#### INSTRUCTION:
Write out the listing below again, precisely as it is given.
-- Begin SUPPLIED INFORMATION --
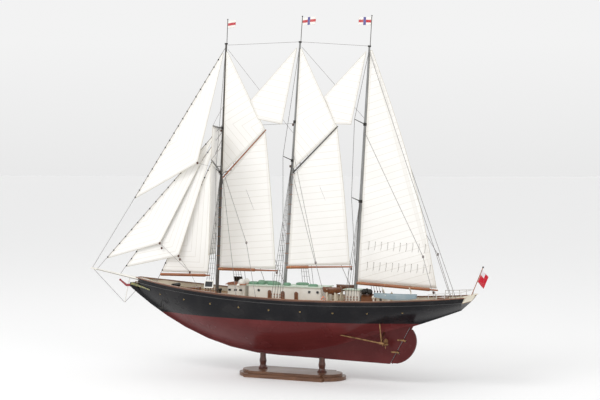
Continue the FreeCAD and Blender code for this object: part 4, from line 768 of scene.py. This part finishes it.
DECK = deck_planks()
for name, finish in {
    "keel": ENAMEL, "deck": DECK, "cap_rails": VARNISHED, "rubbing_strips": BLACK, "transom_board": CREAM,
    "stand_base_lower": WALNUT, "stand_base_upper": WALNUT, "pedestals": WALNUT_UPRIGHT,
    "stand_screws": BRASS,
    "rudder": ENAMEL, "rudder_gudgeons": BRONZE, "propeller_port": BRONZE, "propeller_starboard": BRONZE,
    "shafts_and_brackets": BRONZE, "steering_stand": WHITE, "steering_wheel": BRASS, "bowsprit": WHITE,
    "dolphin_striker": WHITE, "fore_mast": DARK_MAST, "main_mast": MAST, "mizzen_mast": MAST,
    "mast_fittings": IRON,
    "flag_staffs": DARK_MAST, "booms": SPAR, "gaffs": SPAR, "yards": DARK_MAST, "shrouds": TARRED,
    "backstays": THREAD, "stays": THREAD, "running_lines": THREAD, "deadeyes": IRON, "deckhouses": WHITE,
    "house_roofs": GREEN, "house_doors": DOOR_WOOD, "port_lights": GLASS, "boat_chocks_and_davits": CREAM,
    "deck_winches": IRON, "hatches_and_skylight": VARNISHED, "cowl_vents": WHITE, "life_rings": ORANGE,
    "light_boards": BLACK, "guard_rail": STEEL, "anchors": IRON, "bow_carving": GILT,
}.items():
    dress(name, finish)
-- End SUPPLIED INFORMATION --
#### COMPLETED TASK:
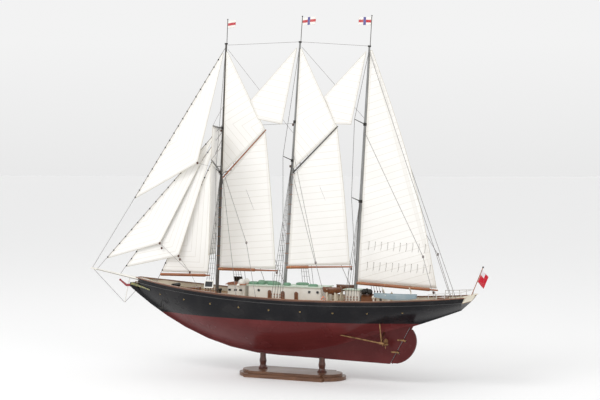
Continue the FreeCAD and Blender code for this object: part 4, from line 768 of scene.py. This part finishes it.
DECK = deck_planks()
for name, finish in {
    "keel": ENAMEL, "deck": DECK, "cap_rails": VARNISHED, "rubbing_strips": BLACK, "transom_board": CREAM,
    "stand_base_lower": WALNUT, "stand_base_upper": WALNUT, "pedestals": WALNUT_UPRIGHT,
    "stand_screws": BRASS,
    "rudder": ENAMEL, "rudder_gudgeons": BRONZE, "propeller_port": BRONZE, "propeller_starboard": BRONZE,
    "shafts_and_brackets": BRONZE, "steering_stand": WHITE, "steering_wheel": BRASS, "bowsprit": WHITE,
    "dolphin_striker": WHITE, "fore_mast": DARK_MAST, "main_mast": MAST, "mizzen_mast": MAST,
    "mast_fittings": IRON,
    "flag_staffs": DARK_MAST, "booms": SPAR, "gaffs": SPAR, "yards": DARK_MAST, "shrouds": TARRED,
    "backstays": THREAD, "stays": THREAD, "running_lines": THREAD, "deadeyes": IRON, "deckhouses": WHITE,
    "house_roofs": GREEN, "house_doors": DOOR_WOOD, "port_lights": GLASS, "boat_chocks_and_davits": CREAM,
    "deck_winches": IRON, "hatches_and_skylight": VARNISHED, "cowl_vents": WHITE, "life_rings": ORANGE,
    "light_boards": BLACK, "guard_rail": STEEL, "anchors": IRON, "bow_carving": GILT,
}.items():
    dress(name, finish)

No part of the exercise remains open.